** begin Provided data **
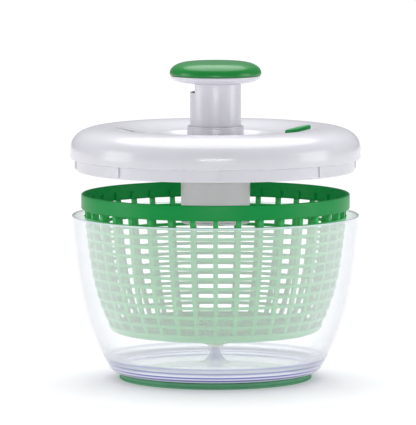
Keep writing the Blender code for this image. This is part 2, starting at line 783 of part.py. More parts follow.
def make_turntable(parent):
    """Hub on its two bearings, the wheel that drives the basket, and the ratchet ring."""
    hub = [
        (HUB_BORE, -0.3), (HUB_BORE, -10.3), (HUB_NECK, -10.3), (HUB_NECK, -26.7),
        (HUB_BORE, -26.7), (HUB_BORE, HUB_BOTTOM), (HUB_FOOT_R, HUB_BOTTOM), (HUB_R, -4.2),
        (HUB_FLANGE_R, -4.2), (HUB_FLANGE_R, -WHEEL_T - GAP), (HUB_R, -WHEEL_T - GAP),
        (HUB_R, -0.3),
    ]
    hub = turned("turntable_hub", hub, NARROW, "white_plastic", parent)
    screws = spots(30.0, 3, 90)
    combine(hub, holes("hub_hole", screws, 1.8, -7, 0, parent))

    make_wheel(screws, parent)
    for k, at in enumerate(screws):
        screw(f"hub_screw_{k + 1}", at, (2.8, -6.3, -4.4), (1.3, 0, 0.6), parent)

    for name, top, bottom in (("upper_bearing", -4.0, -10.0), ("lower_bearing", -27.0, -33.1)):
        outline = [(GUIDE_R + 0.35, top), (GUIDE_R + 0.35, bottom),
                   (HUB_BORE - GAP, bottom), (HUB_BORE - GAP, top)]
        turned(name, outline, NARROW, "acetal", parent)

    columns = RATCHET_TEETH * 2
    top, bottom = -39.0, HUB_BOTTOM + 0.1
    tips = [polar(17.7 if i % 2 else 19.3, 360 / columns * (i - i % 2 + 0.3 * (i % 2)))
            for i in range(columns)]
    rim = [polar(HUB_BORE - GAP, 360 / columns * i) for i in range(columns)]
    lofted("ratchet_ring", [[(x, y, z) for x, y in loop]
                            for loop, z in ((tips, top), (tips, bottom), (rim, bottom), (rim, top))],
           "grey_plastic", parent, joined=True)

    cap = [
        (0, -46.0), (HUB_FOOT_R - 1.0, -46.0), (HUB_FOOT_R, -45.4), (HUB_FOOT_R, HUB_BOTTOM - 0.2),
        (HUB_BORE - GAP, HUB_BOTTOM - 0.2), (0, HUB_BOTTOM - 0.2),
    ]
    turned("hub_cap", cap, NARROW, "white_plastic", parent)


def make_wheel(screws, parent):
    """Spoked wheel on the hub, whose lugs reach between the basket's teeth."""
    low, high = WHEEL_RIM
    wall = WHEEL_R - 1.9
    flat = -WHEEL_T
    rows = [
        ((WHEEL_R, high), (WHEEL_R, low), False),
        ((wall, high), (wall, low), False),
        ((wall, low + 2.2), (wall - 1.4, low), False),
        ((84.0, low + 2.2), (84.0, low + 0.2), True),
        ((TRACK[1], 0), (TRACK[1], flat), False),
        ((TRACK[0], 0), (TRACK[0], flat), True),
        ((38.0, 0), (38.0, flat), False),
        ((33.4, 0), (33.4, flat), False),
        ((33.4, 1.4), (33.0, flat), False),
        ((26.6, 1.4), (27.0, flat), False),
        ((26.6, 0), (26.6, flat), False),
        ((HUB_R + GAP, 0), (HUB_R + GAP, flat), False),
    ]
    columns = SPOKES * 4
    angles = [360 / columns * (i - 0.5) for i in range(columns)]
    points, faces = lattice(rows, angles, lambda column: column % 4 == 0)
    inside = len(rows) * columns
    faces += bridge(0, columns, inside) + bridge(len(rows) - 1, columns, inside)
    wheel = add_mesh("drive_wheel", points, faces, "white_plastic", parent)
    combine(wheel, holes("wheel_pilot", screws, 1.6, -4, 0.9, parent))
    lugs = []
    for k in range(LUGS):
        turn = 360 / LUGS * k + 15
        corners = [polar(WHEEL_R - 1.2, turn - 2.1), polar(LUG_R, turn - 1.9),
                   polar(LUG_R, turn + 1.9), polar(WHEEL_R - 1.2, turn + 2.1)]
        lugs.append(lofted(f"lug_{k + 1}", [[(x, y, z) for x, y in corners]
                                            for z in (low + 0.4, high - 0.6)],
                           "white_plastic", parent))
    combine(wheel, lugs, "UNION")


# ---- brake ----

def make_brake(parent):
    """Almond button on its stem, and the pad that it presses on the drive wheel."""
    def crown(height):
        return lambda r: cover_height(r) + height

    almonds = [(24.0, 11.2, 13.4), (24.0, 11.2, crown(1.2)), (22.4, 9.6, crown(2.3)),
               (15.0, 6.0, crown(3.0))]
    loops = [shifted(almond(length, width, z, BRAKE_X)) for length, width, z in almonds]
    stem = [circle(3.0, z, 24) for z in (4.7, 13.4)]
    lofted("brake_button", stem + loops, "green_plastic", parent, slats=True)
    pad = [(0, 3.1), (6.4, 3.1), (7.0, 3.6), (7.0, 5.7), (3.4, 5.7), (3.4, 4.4), (0, 4.4)]
    turned("brake_pad", pad, SMALL, "rubber", parent)


def shifted(loop):
    """A loop moved so that the brake's axis is its origin."""
    return [(x - BRAKE_X, y, z) for x, y, z in loop]


# ---- assembly ----

def main():
    clear_scene()
    bowl = frame("bowl_frame")
    make_bowl(bowl)

    basket = frame("basket_frame")
    make_basket(basket)
    make_pivot_bush(basket)

    lid = frame("lid_frame", (0, 0, RIM_Z + GAP + LID_RAISE))
    make_cover(lid)
    make_lid_base(lid)
    make_inserts(lid)
    make_guide(lid)

    make_plunger(frame("plunger_frame", parent=lid))
    make_spindle(frame("spindle_frame", parent=lid))
    coil("return_spring", (0, 0), SPRING_R, SPRING_WIRE, GUIDE_FLOOR + 0.9, TUBE_BOTTOM - 0.9,
         SPRING_TURNS, 4, "steel", lid)

    make_turntable(frame("turntable_frame", parent=lid))
    make_brake(frame("brake_frame", (BRAKE_X, 0, 0), lid))
    coil("brake_spring", (BRAKE_X, 0), 4.5, 0.35, 8.3, 12.9, 3, 4, "steel", lid)


main()
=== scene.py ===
"""Looks of the pump salad spinner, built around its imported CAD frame.

Outlines are in millimetres, as (radius, height) pairs.  Heights of the bowl and
the basket count from the foot.  Heights of the lid count from the seam, the
lowest edge of the lid's cover, whose place is read from the frame.
"""

import math

import bmesh
import bpy
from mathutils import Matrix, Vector


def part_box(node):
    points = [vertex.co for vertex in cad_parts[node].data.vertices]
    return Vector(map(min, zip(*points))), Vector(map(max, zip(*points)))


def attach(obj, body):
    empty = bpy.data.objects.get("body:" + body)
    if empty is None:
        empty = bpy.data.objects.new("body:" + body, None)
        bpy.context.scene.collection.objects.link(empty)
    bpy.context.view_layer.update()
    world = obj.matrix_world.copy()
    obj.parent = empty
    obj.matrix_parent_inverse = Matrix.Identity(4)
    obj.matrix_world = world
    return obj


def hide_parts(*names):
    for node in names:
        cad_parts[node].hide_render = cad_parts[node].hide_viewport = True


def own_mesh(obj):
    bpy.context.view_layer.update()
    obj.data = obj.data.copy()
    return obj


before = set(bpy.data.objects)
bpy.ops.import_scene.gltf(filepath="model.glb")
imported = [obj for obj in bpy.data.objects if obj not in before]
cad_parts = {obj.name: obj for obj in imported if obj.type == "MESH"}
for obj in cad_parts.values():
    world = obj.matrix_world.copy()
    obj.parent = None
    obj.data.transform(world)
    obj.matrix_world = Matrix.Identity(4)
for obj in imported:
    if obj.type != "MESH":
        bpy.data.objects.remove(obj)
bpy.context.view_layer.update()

MM = 0.001


def edge_of(node, corner, axis):
    """One coordinate of a CAD node's box, in millimetres."""
    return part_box(node)[corner][axis] / MM


# ---- sizes read from the frame ----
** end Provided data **
● Written request:
In the listing above, find the line containing "make_lid_base(lid)" and the line containing "for node in". Output them and every line between, exactly, and nothing else.

● In response:
    make_lid_base(lid)
    make_inserts(lid)
    make_guide(lid)

    make_plunger(frame("plunger_frame", parent=lid))
    make_spindle(frame("spindle_frame", parent=lid))
    coil("return_spring", (0, 0), SPRING_R, SPRING_WIRE, GUIDE_FLOOR + 0.9, TUBE_BOTTOM - 0.9,
         SPRING_TURNS, 4, "steel", lid)

    make_turntable(frame("turntable_frame", parent=lid))
    make_brake(frame("brake_frame", (BRAKE_X, 0, 0), lid))
    coil("brake_spring", (BRAKE_X, 0), 4.5, 0.35, 8.3, 12.9, 3, 4, "steel", lid)


main()
=== scene.py ===
"""Looks of the pump salad spinner, built around its imported CAD frame.

Outlines are in millimetres, as (radius, height) pairs.  Heights of the bowl and
the basket count from the foot.  Heights of the lid count from the seam, the
lowest edge of the lid's cover, whose place is read from the frame.
"""

import math

import bmesh
import bpy
from mathutils import Matrix, Vector


def part_box(node):
    points = [vertex.co for vertex in cad_parts[node].data.vertices]
    return Vector(map(min, zip(*points))), Vector(map(max, zip(*points)))


def attach(obj, body):
    empty = bpy.data.objects.get("body:" + body)
    if empty is None:
        empty = bpy.data.objects.new("body:" + body, None)
        bpy.context.scene.collection.objects.link(empty)
    bpy.context.view_layer.update()
    world = obj.matrix_world.copy()
    obj.parent = empty
    obj.matrix_parent_inverse = Matrix.Identity(4)
    obj.matrix_world = world
    return obj


def hide_parts(*names):
    for node in names:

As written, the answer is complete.